Most of what was ever written is never read. Distant reading takes that fact seriously, asking what literary history looks like when we study thousands of texts as patterns and trends rather than interpreting a chosen few up close.

Definition

An approach to literary history that analyzes large corpora as aggregates — through counts, models, and visual abstractions — to study patterns of form, genre, and change at scales beyond the individual text.

Scope

Covers the programmatic core of computational literary studies: Moretti's distant reading and his graphs, maps, and trees; Jockers's macroanalysis; and Underwood's modeling of long-run literary change.
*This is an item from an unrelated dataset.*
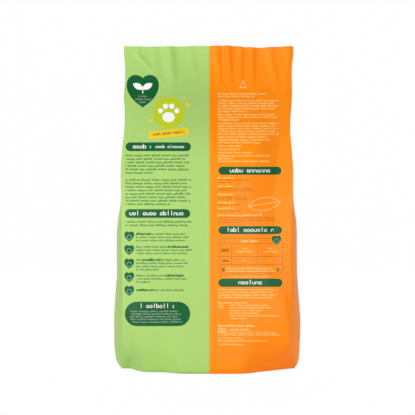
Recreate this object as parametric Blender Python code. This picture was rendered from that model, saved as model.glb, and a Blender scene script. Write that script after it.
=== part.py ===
"""Pet food bag: a filled and sealed side-gusset film bag that stands on its base.

The bag is one closed solid in metres, +Z up. The origin is the middle of the underside,
the printed panel faces -Y and +X runs to the right across it.
"""

import bmesh
import bpy
import numpy as np

# Film sizes, as the empty bag would measure laid flat
PANEL_WIDTH = 0.170
GUSSET_WIDTH = 0.078
SEAL_HEIGHT = 0.009
SEAL_THICKNESS = 0.0012

# Sizes of the bag when it is full and stands
BAG_HEIGHT = 0.322
BELLY_DEPTH = 0.106
BASE_DEPTH = 0.092
GUSSET_BULGE = 0.0105

# Soft folds that gather the film from the top edge downwards
FOLD_HEIGHT = 0.0034
FOLD_WIDTH = 0.0038
FOLD_LENGTH = 0.030
TOP_EDGE_SAG = 0.0018

# Share of the seal's height in which the folded gussets close
GUSSET_CLOSING = 0.08

# Where the two colours of the print meet, right of the middle of the panel
COLOUR_SPLIT = 0.002

# Mesh steps
PANEL_COLUMNS = 44
GUSSET_COLUMNS = 6
BODY_ROWS = 32

# Keys up the bag: share of the height below the seal, then a share of the named size
FOOT_SWELL = ((0, 0), (0.006, 0.3), (0.016, 0.52), (0.04, 0.72), (0.13, 0.93), (0.22, 1), (1, 1))
NECK_TAPER = ((0, 1), (0.53, 0.98), (0.72, 0.82), (0.82, 0.5), (0.89, 0.23), (0.94, 0.09), (0.975, 0.025), (1, 0))
CREASE_OPENING = ((0, 0.07), (0.03, 0.34), (0.07, 0.66), (0.13, 0.89), (0.22, 0.97), (0.53, 0.97),
                  (0.72, 0.73), (0.82, 0.44), (0.89, 0.19), (0.94, 0.07), (0.975, 0.02), (1, 0))
GUSSET_FULLNESS = ((0, 0.05), (0.01, 0.35), (0.03, 0.7), (0.14, 1), (0.2, 0.93), (0.26, 0.79), (0.32, 0.7),
                   (0.41, 0.7), (0.46, 0.62), (0.5, 0.44), (0.56, 0.16), (0.62, 0), (1, 0))
GUSSET_FOLD = ((0, 0), (0.46, 0), (0.64, 0.45), (0.8, 0.88), (1, 1))
BACK_FOLLOWS = ((0, 0), (0.95, 0), (0.985, 0.6), (1, 1))
LEFT_CREASE = ((0, 1), (0.04, 0.986), (0.13, 0.974), (0.35, 0.98), (0.5, 0.985), (0.64, 0.993), (0.7, 0.979),
               (0.77, 0.958), (0.83, 0.964), (0.862, 0.976), (0.92, 0.965), (0.96, 0.968), (1, 0.981))
RIGHT_CREASE = ((0, 1.018), (0.02, 0.995), (0.06, 0.974), (0.13, 0.967), (0.36, 0.966), (0.5, 0.977),
                (0.62, 0.982), (0.68, 0.97), (0.74, 0.957), (0.8, 0.962), (0.83, 0.973), (0.87, 0.987),
                (0.96, 0.994), (1, 1.01))
BASE_FLATNESS = ((0, 1), (0.12, 0.35), (0.25, 0), (1, 0))
ROW_PLACES = ((0, 0), (0.1, 0.016), (0.22, 0.07), (0.36, 0.22), (0.56, 0.72), (0.72, 0.86), (1, 1))

# Keys across the panel, from its left crease (-1) to its right one (1)
BASE_OUTLINE = ((-1, 0), (-0.91, 0.03), (-0.81, 0.44), (-0.72, 0.66), (-0.62, 0.7), (-0.53, 0.7), (-0.44, 0.78),
                (-0.34, 0.94), (-0.25, 1), (0.3, 1), (0.42, 0.95), (0.5, 0.83), (0.6, 0.61), (0.69, 0.49),
                (0.79, 0.31), (0.88, 0.16), (0.97, 0.01), (1, 0))
TOP_EDGE = ((-1, 0), (-0.68, 0.4), (-0.5, 0.27), (-0.36, 0.38), (-0.15, 0), (0.22, 0), (0.32, 0.2), (0.42, 0.7),
            (0.52, 0.96), (0.62, 1), (0.72, 0.8), (0.86, 0.4), (1, 0.1))

# Gathers as (place on the half panel, lean of the fold's foot, strength, shares of fold length and width)
FRONT_FOLDS = ((-0.842, 0.26, 0.6, 0.8, 0.9), (-0.635, 0.0, 0.3, 0.8, 1.0), (-0.454, 0.03, 0.9, 0.95, 1.35),
               (-0.195, 0.04, 0.35, 0.7, 0.95), (0.103, 0.03, 0.6, 0.7, 1.05), (0.236, 0.03, 1.2, 0.85, 0.97),
               (0.374, 0.0, 1.0, 1.0, 1.1), (0.508, 0.01, 1.15, 0.92, 1.05), (0.722, 0.09, 0.65, 1.0, 1.15),
               (0.94, -0.03, 0.8, 1.0, 1.1))
BACK_FOLDS = ((-0.86, 0.1, 0.8, 0.93, 1.0), (-0.62, -0.03, 0.7, 1.07, 1.3), (-0.36, 0.05, 1.0, 0.87, 1.0),
              (-0.1, 0.0, 0.5, 0.67, 0.9), (0.16, -0.04, 0.8, 1.0, 1.2), (0.42, 0.03, 0.6, 0.8, 1.0),
              (0.66, 0.02, 1.0, 1.07, 1.3), (0.9, -0.1, 0.8, 0.87, 1.0))

FILM_GREEN = (0.44, 0.65, 0.19, 1)
FILM_ORANGE = (0.90, 0.25, 0.02, 1)
FILM_ROUGHNESS = 0.42


def curve(keys, place):
    """Read a smooth curve through (place, value) keys that never swings past a key."""
    places, values = np.array(keys, float).T
    place = np.clip(place, places[0], places[-1])
    gap = np.diff(places)
    rise = np.diff(values) / gap
    slope = np.concatenate([rise[:1], (rise[:-1] + rise[1:]) / 2, rise[-1:]])
    least = np.minimum(np.abs(rise[:-1]), np.abs(rise[1:]))
    turning = rise[:-1] * rise[1:] <= 0
    slope[1:-1] = np.where(turning, 0, np.clip(slope[1:-1], -3 * least, 3 * least))
    i = np.clip(np.searchsorted(places, place) - 1, 0, len(gap) - 1)
    t = (place - places[i]) / gap[i]
    start = (1 + 2 * t) * (1 - t) ** 2 * values[i] + t * (1 - t) ** 2 * gap[i] * slope[i]
    end = t * t * (3 - 2 * t) * values[i + 1] - t * t * (1 - t) * gap[i] * slope[i + 1]
    return start + end


def fold_relief(folds, across, below_seal):
    """How far the gathers stand out of a panel, at one distance below the seal."""
    relief = np.zeros_like(across)
    for place, lean, strength, long, wide in folds:
        length = long * FOLD_LENGTH
        middle = place + lean * below_seal / length
        ridge = np.exp(-(((across - middle) * PANEL_WIDTH / 2 / (wide * FOLD_WIDTH)) ** 2))
        relief = np.maximum(relief, strength * ridge * np.exp(-((below_seal / length) ** 2)))
    from_crease = (1 - np.abs(across)) * PANEL_WIDTH / 2
    return FOLD_HEIGHT * relief * np.clip(from_crease / FOLD_WIDTH, 0, 1)


def section(share, gussets_open=True, plies_together=False):
    """The bag's outline at one height as (x, y) points: front, right side, back, left side."""
    half_seal = SEAL_THICKNESS / 2
    half_gusset = GUSSET_WIDTH / 2
    swell = BASE_DEPTH + (BELLY_DEPTH - BASE_DEPTH) * curve(FOOT_SWELL, share)
    middle = half_seal + (swell / 2 - half_seal) * curve(NECK_TAPER, share)
    crease = half_seal + (half_gusset - half_seal) * curve(CREASE_OPENING, share)
    left = PANEL_WIDTH / 2 * curve(LEFT_CREASE, share)
    right = PANEL_WIDTH / 2 * curve(RIGHT_CREASE, share)

    across = np.linspace(-1, 1, PANEL_COLUMNS + 1)
    panel_x = np.where(across < 0, across * (left + COLOUR_SPLIT), across * (right - COLOUR_SPLIT))
    panel_x += COLOUR_SPLIT
    flatness = curve(BASE_FLATNESS, share)
    bow = flatness * curve(BASE_OUTLINE, across) + (1 - flatness) * (1 - across**2)
    panel_y = crease + (middle - crease) * bow

    # Where nothing parts the panels, the back one follows the front one's gathers
    below_seal = (1 - share) * (BAG_HEIGHT - SEAL_HEIGHT)
    front_relief = fold_relief(FRONT_FOLDS, across, below_seal)
    back_relief = fold_relief(BACK_FOLDS, across, below_seal)
    inside_gussets = np.clip((min(left, right) - half_gusset - np.abs(panel_x)) / FOLD_WIDTH - 0.5, 0, 1)
    follows = curve(BACK_FOLLOWS, share)
    back_shift = back_relief * (1 - follows)
    back_shift -= front_relief * (1 if plies_together else follows * inside_gussets)
    front = np.stack([panel_x, -panel_y - front_relief], 1)
    back = np.stack([panel_x, panel_y + back_shift], 1)[::-1]

    along = np.linspace(-1, 1, GUSSET_COLUMNS + 1)
    folded_in = np.sqrt(max(half_gusset**2 - crease**2, 0)) * curve(GUSSET_FOLD, share)
    pushed_out = GUSSET_BULGE * curve(GUSSET_FULLNESS, share)
    reach = pushed_out * (1 - along**2) - folded_in * (1 - np.abs(along))
    reach *= gussets_open
    right_side = np.stack([right + reach, crease * along], 1)
    left_side = np.stack([-left - reach, -crease * along], 1)
    return np.concatenate([front[:-1], right_side[:-1], back[:-1], left_side[:-1]])


def ring_points():
    """Every outline from the underside to the top edge, as (row, column, xyz)."""
    body_height = BAG_HEIGHT - SEAL_HEIGHT
    shares = curve(ROW_PLACES, np.linspace(0, 1, BODY_ROWS + 1))
    rings = [(share * body_height, section(share)) for share in shares]
    rings.append((body_height + SEAL_HEIGHT * GUSSET_CLOSING, section(1, gussets_open=False)))
    sealed = section(1, gussets_open=False, plies_together=True)
    rings.append((body_height + SEAL_HEIGHT / 2, sealed))
    sag = TOP_EDGE_SAG * curve(TOP_EDGE, sealed[:, 0] / (PANEL_WIDTH / 2))
    rings.append((BAG_HEIGHT - sag, sealed))
    points = np.array([np.column_stack([outline, np.broadcast_to(z, len(outline))]) for z, outline in rings])
    sides = points[..., :2].reshape(-1, 2)
    points[..., :2] -= (sides.min(0) + sides.max(0)) / 2
    return points


def film(name, colour):
    """Satin printed film in one colour."""
    material = bpy.data.materials.new(name)
    material.use_nodes = True
    shader = material.node_tree.nodes["Principled BSDF"]
    shader.inputs["Base Color"].default_value = colour
    shader.inputs["Roughness"].default_value = FILM_ROUGHNESS
    shader.inputs["Metallic"].default_value = 0
    return material


def cap_top(bm, ring):
    """Close the top edge straight across from the front ply to the back one."""
    last = 2 * PANEL_COLUMNS + GUSSET_COLUMNS
    for i in range(1, PANEL_COLUMNS - 1):
        bm.faces.new((ring[i], ring[i + 1], ring[last - i - 1], ring[last - i]))
    bm.faces.new(ring[PANEL_COLUMNS - 1:PANEL_COLUMNS + GUSSET_COLUMNS + 2])
    bm.faces.new(ring[last - 1:] + ring[:2])


def make_bag():
    """Skin the outlines, cap them at the base and the top edge, and colour the two halves."""
    points = ring_points()
    bm = bmesh.new()
    rings = [[bm.verts.new(point) for point in ring] for ring in points]
    columns = len(rings[0])
    half_front = PANEL_COLUMNS // 2
    orange = range(half_front, PANEL_COLUMNS + GUSSET_COLUMNS + half_front)
    for lower, upper in zip(rings[:-1], rings[1:]):
        for i in range(columns):
            j = (i + 1) % columns
            face = bm.faces.new((lower[i], lower[j], upper[j], upper[i]))
            face.material_index = int(i in orange)
    bm.faces.new(rings[0][::-1])
    cap_top(bm, rings[-1])
    bmesh.ops.triangulate(bm, faces=bm.faces[:])

    mesh = bpy.data.meshes.new("bag")
    bm.to_mesh(mesh)
    bm.free()
    mesh.materials.append(film("film_green", FILM_GREEN))
    mesh.materials.append(film("film_orange", FILM_ORANGE))
    mesh.shade_smooth()
    mesh.set_sharp_from_angle(angle=np.radians(50))
    bag = bpy.data.objects.new("bag", mesh)
    bpy.context.scene.collection.objects.link(bag)
    return bag


for old in list(bpy.data.objects):
    bpy.data.objects.remove(old, do_unlink=True)
make_bag()
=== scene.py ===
"""Looks of a filled pet food bag: its printed film skin and the studio it stands in."""

import math

import bpy
import numpy as np
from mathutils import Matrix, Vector, noise


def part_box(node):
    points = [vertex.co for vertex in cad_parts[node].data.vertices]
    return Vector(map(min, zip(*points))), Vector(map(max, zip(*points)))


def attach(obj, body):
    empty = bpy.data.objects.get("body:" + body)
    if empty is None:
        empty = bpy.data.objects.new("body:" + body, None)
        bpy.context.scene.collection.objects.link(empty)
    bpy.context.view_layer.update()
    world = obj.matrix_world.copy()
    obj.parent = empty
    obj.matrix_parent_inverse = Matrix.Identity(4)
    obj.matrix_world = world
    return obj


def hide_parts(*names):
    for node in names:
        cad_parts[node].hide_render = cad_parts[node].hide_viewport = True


bl_info = {
    "name": "Pet food bag",
    "version": (1, 0, 0),
    "blender": (4, 5, 0),
    "location": "3D View > Sidebar > Pet food bag",
    "description": "Makes the printed film skin of a filled side-gusset bag, and a studio for it",
    "category": "Add Mesh",
}

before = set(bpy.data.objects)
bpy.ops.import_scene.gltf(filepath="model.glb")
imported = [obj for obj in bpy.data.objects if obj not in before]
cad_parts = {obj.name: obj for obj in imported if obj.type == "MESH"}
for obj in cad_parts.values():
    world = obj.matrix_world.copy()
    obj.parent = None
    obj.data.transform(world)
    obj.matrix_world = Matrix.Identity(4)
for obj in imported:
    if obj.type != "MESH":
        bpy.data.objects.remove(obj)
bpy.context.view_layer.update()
_, BOX_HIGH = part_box("bag")
MM = 0.001

# Mesh steps of the film: a grid that runs round the bag and up it
PANEL_STEPS = 132
GUSSET_STEPS = 26
BASE_ROWS = 14
BODY_ROWS = 250
SEAL_ROWS = 8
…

Includes how abstractions and aggregate patterns become objects of literary knowledge and how they relate to traditional period and genre concepts.

Core questions

  • What is gained by reading at the scale of the corpus rather than the work?
  • Are graphs, maps, and trees legitimate objects of literary knowledge?
  • Does literary change tend to be gradual or punctuated by ruptures?
  • How can distant and close reading be combined?

Key concepts

  • Distant reading
  • Abstraction
  • Literary morphology
  • Predictive modeling
  • Scale

Key theories

Distant reading
Moretti argued that understanding the literary system requires stepping back from individual texts to study large patterns, since the closely read canon is a tiny fraction of what was written.
Graphs, maps, trees
Moretti imported quantitative, geographic, and evolutionary models to visualize literary history, treating genres as units of an abstract literary morphology.
Macroanalysis
Jockers showed that statistical analysis of whole corpora can reveal influence and stylistic structure invisible in close reading of exemplary works.
Modeling literary change
Underwood used predictive models of large collections to argue that categories such as genre and prestige often change continuously rather than in sharp breaks.

History

Moretti's 2000 essay 'Conjectures on World Literature' introduced distant reading; Graphs, Maps, Trees (2005) and the Distant Reading collection (2013) developed it. Jockers's Macroanalysis (2013) and Underwood's Distant Horizons (2019) consolidated computational literary history within the digital humanities.

Debates

Continuity versus rupture in literary change
Computational modeling has suggested gradual, continuous change in categories such as genre, complicating literary history's emphasis on movements and decisive breaks.

Key figures

  • Franco Moretti
  • Matthew L. Jockers
  • Ted Underwood

Related topics

Seminal works

  • moretti2013
  • moretti2005
  • jockers2013
  • underwood2019

Frequently asked questions

Does distant reading replace close reading?
Most practitioners treat it as a complement: distant reading exposes large-scale patterns across many texts, while close reading remains essential for interpreting how individual works make meaning. The two are often used together.